***** RECORDED INFORMATION

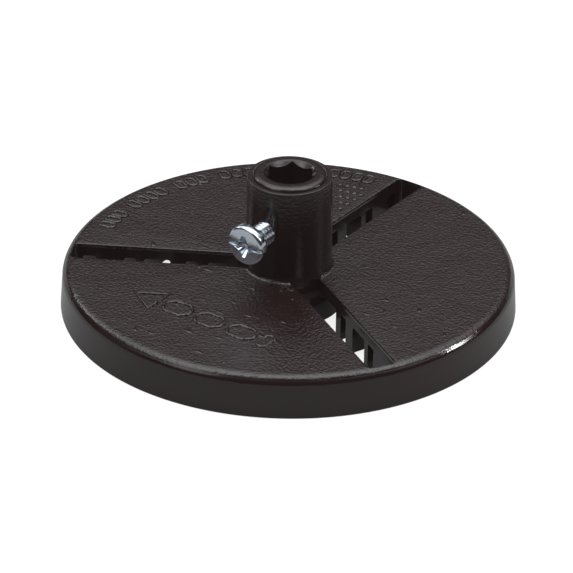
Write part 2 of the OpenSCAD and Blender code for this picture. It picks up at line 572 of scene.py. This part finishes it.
# One arm of the recess and the inner corner beside it, turned four times
star = []
for quarter in range(4):
    spin = Matrix.Rotation(math.radians(90 * quarter), 2)
    for x, y in ((2.6, -0.75), (3.0, -0.45), (3.0, 0.45), (2.6, 0.75), (1.5, 1.1), (1.1, 1.5)):
        star.append(spin @ Vector((x * MM, y * MM)))
half_l = 1.5 * head_r
half_w = driver_slot_w / 2
bar = [(-half_l, -half_w), (half_l, -half_w), (half_l, half_w), (-half_l, half_w)]
recess_pinch = 0.55
cut(head, recess_tool("cross recess", star, recess_depth, recess_pinch))
cut(head, recess_tool("driver slot", bar, driver_slot_depth, 0))

# Right-hand thread as a turned skin. Its radius rises from the root to the crest
# and falls back once in every pitch, and it ends a little way inside the head.
thread_end_y = under_head_y + 0.3 * MM
flank_slope = 2.6
root_flat = 0.15
rows_per_turn = 14
around = 72


def threaded(name, start_y, end_y, limit):
    """Threaded rod along the screw's axis; limit gives the largest radius at a distance."""
    shape = bmesh.new()
    row_count = int((end_y - start_y) / pitch * rows_per_turn)
    rings = []
    for row in range(row_count + 1):
        y = start_y + (end_y - start_y) * row / row_count
        ring = []
        for i in range(around):
            a = 2 * math.pi * i / around
            phase = (y / pitch - i / around) % 1
            flank = min(1, max(0, flank_slope * abs(phase - 0.5) - root_flat))
            radius = min(limit(y), thread_root_r + (thread_r - thread_root_r) * flank)
            ring.append(shape.verts.new((radius * math.cos(a), radius * math.sin(a), y)))
        rings.append(ring)
    for below, above in zip(rings, rings[1:]):
        for i in range(around):
            j = (i + 1) % around
            shape.faces.new((below[i], below[j], above[j], above[i]))
    shape.faces.new(rings[0])
    shape.faces.new(rings[-1])
    return as_object(name, shape)


cut(head, threaded("screw thread", thread_start_y, thread_end_y, lambda y: thread_r), "UNION")
head.name = "clamp_screw_body"
head.data.transform(on_screw_axis)
thread_crease = math.radians(32)
smooth(head, thread_crease)

zinc, wires, shader, coords = fresh_material("bright zinc")
specks = pimples(wires, coords, 0.9 * MM, 0.35)
cloud = wires.noise(coords, 420.0, 3.0)
tint = wires.blend(cloud, (0.60, 0.66, 0.76), (0.74, 0.78, 0.84))
stain = wires.remap(specks, 0.0, 1.0, 0.0, 0.5)
tint = wires.blend(stain, tint, (0.35, 0.37, 0.40))
wires.tree.links.new(tint, shader.inputs["Base Color"])
shader.inputs["Metallic"].default_value = 1.0
polish = wires.remap(cloud, 0.3, 0.7, 0.10, 0.20)
wires.tree.links.new(polish, shader.inputs["Roughness"])
relief = wires.math("MULTIPLY_ADD", specks, 0.5, cloud)
bump = wires.add("ShaderNodeBump", {"Height": relief, "Distance": 0.010 * MM})
wires.tree.links.new(bump.outputs["Normal"], shader.inputs["Normal"])

coat(head, zinc)
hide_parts("clamp_screw")
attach(head, "screw")

# ---------------------------------------------------------------------------
# Screw point: the chamfered end of the same screw, which bears on the arbor's
# flat. Its thread carries on from the screw's, and it is a piece of its own
# because the screw's helical travel needs a sliding and a turning part.
# ---------------------------------------------------------------------------
point_y = -point_high.y
point_chamfer = 0.6 * MM
joint_gap = 0.02 * MM
point = threaded("screw_end", point_y, thread_start_y - joint_gap,
                 lambda y: thread_r - point_chamfer + y - point_y)
point.data.transform(on_screw_axis)
smooth(point, thread_crease)
coat(point, zinc)
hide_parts("screw_point")
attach(point, "screw_thread")

# ---------------------------------------------------------------------------
# Studio: a plain pale floor, a bright overcast of soft light from above and
# behind, three soft lamps, and a narrow one that only lights the rim's edge.
# ---------------------------------------------------------------------------
# Direction that the camera looks in, from +Y, which the lights are set round too
heading = math.radians(35.511)
floor_half = 4.0
floor_gap = 0.02 * MM
shape = bmesh.new()
shape.faces.new([shape.verts.new((x, y, 0)) for x, y in (
    (-floor_half, -floor_half), (floor_half, -floor_half),
    (floor_half, floor_half), (-floor_half, floor_half))])
floor = as_object("floor", shape)
floor.location.z = -floor_gap
if floor.data.polygons[0].normal.z < 0:
    floor.data.flip_normals()
paper, wires, shader, coords = fresh_material("pale paper")
mottle = wires.noise(coords, 40.0, 2.0)
paper_tone = wires.blend(mottle, (0.20, 0.20, 0.20), (0.22, 0.22, 0.22))
wires.tree.links.new(paper_tone, shader.inputs["Base Color"])
shader.inputs["Roughness"].default_value = 0.9
shader.inputs["Specular IOR Level"].default_value = 0.0
shader.inputs["Emission Color"].default_value = (1, 1, 1, 1)
shader.inputs["Emission Strength"].default_value = 0.12

# The paper looks brighter to the camera than the light that it sends to the object
glow = wires.add("ShaderNodeEmission", {"Strength": 0.70}).outputs[0]
lit = wires.add("ShaderNodeAddShader", {0: shader.outputs[0], 1: glow}).outputs[0]
seen = wires.add("ShaderNodeLightPath").outputs["Is Camera Ray"]
surface = wires.add("ShaderNodeMixShader", {0: seen, 1: shader.outputs[0], 2: lit}).outputs[0]
wires.tree.links.new(surface, paper.node_tree.nodes["Material Output"].inputs["Surface"])
floor.data.materials.append(paper)

# Brightness of the surroundings, by the angle from the far horizon over the top
overcast = [
    (0, 0.05), (20, 0.07), (28, 0.10), (38, 0.80), (50, 1.5), (67, 2.0), (79, 2.6), (88, 3.7),
    (103, 4.05), (115, 2.6), (127, 0.6), (137, 0.05), (180, 0.05),
]
overcast_peak = 4.2
overcast_tint = (0.96, 0.99, 1.0)
world = bpy.data.worlds.new("studio")
bpy.context.scene.world = world
world.use_nodes = True
wires = Wiring(world.node_tree)
background = world.node_tree.nodes["Background"]
way = wires.add("ShaderNodeTexCoord").outputs["Generated"]
turned_way = wires.add("ShaderNodeVectorRotate", {"Vector": way, "Angle": -heading},
                       rotation_type="Z_AXIS").outputs[0]
parts = wires.add("ShaderNodeSeparateXYZ", {0: turned_way}).outputs
over = wires.math("DIVIDE", wires.math("ARCTAN2", parts["Z"], parts["Y"]), math.pi)
ramp = wires.add("ShaderNodeValToRGB", {"Fac": over})
stops = ramp.color_ramp.elements
stops[0].position, stops[1].position = 0.0, 1.0
for angle, _ in overcast[1:-1]:
    stops.new(angle / 180)
for stop, (angle, light) in zip(stops, overcast):
    level = light / overcast_peak
    stop.position = angle / 180
    stop.color = (*(level * tint for tint in overcast_tint), 1)
sideways = wires.math("ABSOLUTE", parts["X"])
band = wires.remap(sideways, 0.88, 0.60, 0.04, 1.0)
wires.tree.links.new(ramp.outputs["Color"], background.inputs["Color"])
wires.tree.links.new(wires.math("MULTIPLY", band, overcast_peak), background.inputs["Strength"])


hub_middle = Vector((0, 0, 20 * MM))


def lamp(name, azimuth, elevation, distance, width, radiance, target=hub_middle, beam=180):
    """Round soft lamp that faces a target, placed by angles from the camera's right."""
    a = math.radians(azimuth) + heading
    e = math.radians(elevation)
    way = Vector((math.cos(a) * math.cos(e), math.sin(a) * math.cos(e), math.sin(e)))
    light = bpy.data.lights.new(name, "AREA")
    light.shape = "DISK"
    light.size = width
    light.spread = math.radians(beam)
    light.energy = radiance * math.pi * math.pi * (width / 2) ** 2
    holder = bpy.data.objects.new(name, light)
    holder.location = target + way * distance
    holder.rotation_euler = way.to_track_quat("Z", "Y").to_euler()
    holder.visible_camera = False
    bpy.context.scene.collection.objects.link(holder)


rim_spot_angle = heading - math.radians(42)
rim_spot = Matrix.Rotation(rim_spot_angle, 3, "Z") @ Vector((plate_top_r, 0, plate_h))
lamp("rim lamp", 2, 23, 0.13, 0.024, 0.5, target=rim_spot, beam=16)
lamp("right lamp", 2, 23, 0.8, 0.15, 7.0)
lamp("far left lamp", 144, 26, 0.8, 0.22, 3.4)
lamp("near left fill", -140, 33, 0.8, 0.34, 1.3)

# Camera, placed in plate radii along its own axes: aside, up and back
tilt = math.radians(29.362)
roll = math.radians(0.736)
aside = -0.00853
rise = 0.06122
distance = 14.948088
camera = bpy.data.objects.new("camera", bpy.data.cameras.new("camera"))
camera.data.lens = 211.24
camera.data.sensor_width = 36
right = Vector((1, 0, 0))
up = Vector((0, math.sin(tilt), math.cos(tilt)))
back = Vector((0, -math.cos(tilt), math.sin(tilt)))
place = plate_top_r * (aside * right + rise * up + distance * back)
aim = Matrix((right, up, back)).transposed().to_4x4()
camera.matrix_world = (
    Matrix.Rotation(heading, 4, "Z")
    @ Matrix.Translation(place)
    @ aim
    @ Matrix.Rotation(roll, 4, "Z")
)
bpy.context.scene.collection.objects.link(camera)
bpy.context.scene.camera = camera

# Plain view of the colours, with the slight haze of a lens over the darkest parts
picture = bpy.context.scene.view_settings
picture.view_transform = "Standard"
picture.use_curve_mapping = True
picture.curve_mapping.black_level = (-0.0062, -0.0045, -0.0045)
picture.curve_mapping.update()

**********

WHAT IS ASKED: In this exercise, copy only the lines from the opening line of the material through the line where "around = 72" appears.

THE RESULT:
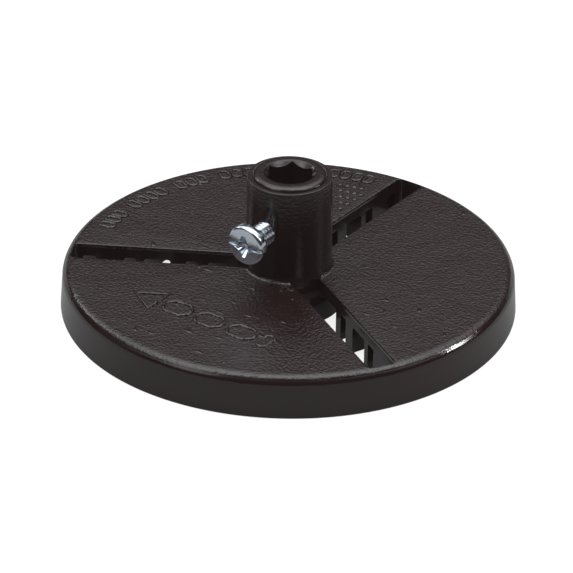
Write part 2 of the OpenSCAD and Blender code for this picture. It picks up at line 572 of scene.py. This part finishes it.
# One arm of the recess and the inner corner beside it, turned four times
star = []
for quarter in range(4):
    spin = Matrix.Rotation(math.radians(90 * quarter), 2)
    for x, y in ((2.6, -0.75), (3.0, -0.45), (3.0, 0.45), (2.6, 0.75), (1.5, 1.1), (1.1, 1.5)):
        star.append(spin @ Vector((x * MM, y * MM)))
half_l = 1.5 * head_r
half_w = driver_slot_w / 2
bar = [(-half_l, -half_w), (half_l, -half_w), (half_l, half_w), (-half_l, half_w)]
recess_pinch = 0.55
cut(head, recess_tool("cross recess", star, recess_depth, recess_pinch))
cut(head, recess_tool("driver slot", bar, driver_slot_depth, 0))

# Right-hand thread as a turned skin. Its radius rises from the root to the crest
# and falls back once in every pitch, and it ends a little way inside the head.
thread_end_y = under_head_y + 0.3 * MM
flank_slope = 2.6
root_flat = 0.15
rows_per_turn = 14
around = 72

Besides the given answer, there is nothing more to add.